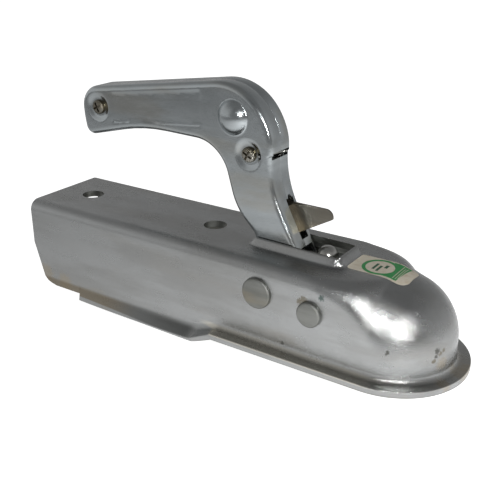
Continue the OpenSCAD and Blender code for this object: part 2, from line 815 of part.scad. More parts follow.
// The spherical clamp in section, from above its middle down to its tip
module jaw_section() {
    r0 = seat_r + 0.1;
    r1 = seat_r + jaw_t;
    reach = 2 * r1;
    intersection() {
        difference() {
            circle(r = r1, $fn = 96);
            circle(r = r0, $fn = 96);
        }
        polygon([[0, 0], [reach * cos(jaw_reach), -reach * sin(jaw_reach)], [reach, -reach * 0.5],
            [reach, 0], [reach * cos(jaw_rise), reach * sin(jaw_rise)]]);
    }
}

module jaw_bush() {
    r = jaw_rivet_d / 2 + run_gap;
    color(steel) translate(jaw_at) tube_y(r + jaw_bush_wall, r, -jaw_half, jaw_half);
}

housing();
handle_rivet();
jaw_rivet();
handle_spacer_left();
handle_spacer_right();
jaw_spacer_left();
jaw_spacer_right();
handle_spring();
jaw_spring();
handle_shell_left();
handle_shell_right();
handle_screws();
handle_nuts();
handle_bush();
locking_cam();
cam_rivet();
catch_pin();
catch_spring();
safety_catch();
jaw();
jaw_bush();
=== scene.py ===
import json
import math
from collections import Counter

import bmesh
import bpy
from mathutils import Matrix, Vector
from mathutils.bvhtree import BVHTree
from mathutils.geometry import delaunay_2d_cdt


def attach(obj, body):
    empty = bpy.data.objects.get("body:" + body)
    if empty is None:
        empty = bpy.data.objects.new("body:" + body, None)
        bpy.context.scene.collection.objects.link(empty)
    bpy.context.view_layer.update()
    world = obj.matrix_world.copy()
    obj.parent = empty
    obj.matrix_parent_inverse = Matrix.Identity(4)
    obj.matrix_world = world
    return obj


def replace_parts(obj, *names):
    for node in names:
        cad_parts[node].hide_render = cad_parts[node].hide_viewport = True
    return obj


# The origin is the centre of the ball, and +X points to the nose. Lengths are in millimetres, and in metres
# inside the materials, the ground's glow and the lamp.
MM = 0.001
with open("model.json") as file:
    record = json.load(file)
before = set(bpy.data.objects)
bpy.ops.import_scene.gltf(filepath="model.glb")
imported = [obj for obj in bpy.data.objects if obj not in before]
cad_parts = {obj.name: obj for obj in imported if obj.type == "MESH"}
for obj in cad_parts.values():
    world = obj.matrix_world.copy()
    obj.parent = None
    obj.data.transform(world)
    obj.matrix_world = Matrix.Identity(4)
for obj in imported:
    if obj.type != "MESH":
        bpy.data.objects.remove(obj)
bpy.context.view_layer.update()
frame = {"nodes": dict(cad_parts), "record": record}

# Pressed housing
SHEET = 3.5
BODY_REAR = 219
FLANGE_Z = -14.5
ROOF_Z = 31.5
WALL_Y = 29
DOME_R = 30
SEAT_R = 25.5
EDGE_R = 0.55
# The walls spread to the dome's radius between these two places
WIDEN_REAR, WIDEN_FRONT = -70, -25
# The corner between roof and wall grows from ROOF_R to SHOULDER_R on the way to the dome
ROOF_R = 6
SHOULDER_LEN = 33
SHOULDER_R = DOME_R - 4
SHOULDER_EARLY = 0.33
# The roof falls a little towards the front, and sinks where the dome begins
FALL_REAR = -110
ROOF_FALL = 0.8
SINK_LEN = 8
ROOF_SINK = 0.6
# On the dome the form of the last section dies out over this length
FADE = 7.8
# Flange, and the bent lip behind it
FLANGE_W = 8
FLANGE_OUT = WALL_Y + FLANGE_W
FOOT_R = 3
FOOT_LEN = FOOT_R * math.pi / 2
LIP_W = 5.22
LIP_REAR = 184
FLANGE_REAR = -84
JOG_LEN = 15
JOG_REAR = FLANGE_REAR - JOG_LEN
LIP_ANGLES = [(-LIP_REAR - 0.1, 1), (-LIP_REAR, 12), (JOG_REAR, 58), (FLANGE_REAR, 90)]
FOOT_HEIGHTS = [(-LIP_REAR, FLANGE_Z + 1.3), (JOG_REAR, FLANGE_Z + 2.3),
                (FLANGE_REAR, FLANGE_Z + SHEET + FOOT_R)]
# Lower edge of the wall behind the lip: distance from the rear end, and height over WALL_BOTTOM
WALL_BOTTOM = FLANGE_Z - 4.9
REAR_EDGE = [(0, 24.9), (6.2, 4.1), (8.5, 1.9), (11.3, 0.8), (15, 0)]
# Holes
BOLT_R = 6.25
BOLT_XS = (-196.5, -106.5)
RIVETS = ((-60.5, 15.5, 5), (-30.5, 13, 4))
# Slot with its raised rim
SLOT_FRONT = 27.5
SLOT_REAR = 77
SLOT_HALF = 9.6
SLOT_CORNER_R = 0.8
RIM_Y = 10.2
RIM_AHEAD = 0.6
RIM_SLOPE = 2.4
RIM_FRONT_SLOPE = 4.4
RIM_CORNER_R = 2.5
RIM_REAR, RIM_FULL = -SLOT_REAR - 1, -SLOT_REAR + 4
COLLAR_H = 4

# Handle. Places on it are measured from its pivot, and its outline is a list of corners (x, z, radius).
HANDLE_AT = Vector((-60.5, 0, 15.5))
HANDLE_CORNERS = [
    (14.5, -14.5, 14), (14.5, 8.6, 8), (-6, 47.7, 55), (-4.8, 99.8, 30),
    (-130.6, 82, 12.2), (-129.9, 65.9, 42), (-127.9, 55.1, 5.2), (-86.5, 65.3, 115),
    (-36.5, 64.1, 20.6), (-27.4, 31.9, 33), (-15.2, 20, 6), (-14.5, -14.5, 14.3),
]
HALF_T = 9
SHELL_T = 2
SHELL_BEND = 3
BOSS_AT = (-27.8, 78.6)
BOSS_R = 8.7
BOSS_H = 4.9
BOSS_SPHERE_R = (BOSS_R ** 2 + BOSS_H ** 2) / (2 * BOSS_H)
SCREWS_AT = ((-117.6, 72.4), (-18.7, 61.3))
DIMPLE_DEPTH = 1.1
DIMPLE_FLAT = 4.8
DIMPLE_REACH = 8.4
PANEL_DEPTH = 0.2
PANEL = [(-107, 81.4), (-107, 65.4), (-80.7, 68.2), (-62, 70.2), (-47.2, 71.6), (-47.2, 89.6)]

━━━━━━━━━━

◆ Work required
Both the line with "jaw_spring();" and the line with "bpy.context.scene.collection.objects.link(empty)" belong in the answer; write them out exactly, with every line between.

◆ Worked answer
jaw_spring();
handle_shell_left();
handle_shell_right();
handle_screws();
handle_nuts();
handle_bush();
locking_cam();
cam_rivet();
catch_pin();
catch_spring();
safety_catch();
jaw();
jaw_bush();
=== scene.py ===
import json
import math
from collections import Counter

import bmesh
import bpy
from mathutils import Matrix, Vector
from mathutils.bvhtree import BVHTree
from mathutils.geometry import delaunay_2d_cdt


def attach(obj, body):
    empty = bpy.data.objects.get("body:" + body)
    if empty is None:
        empty = bpy.data.objects.new("body:" + body, None)
        bpy.context.scene.collection.objects.link(empty)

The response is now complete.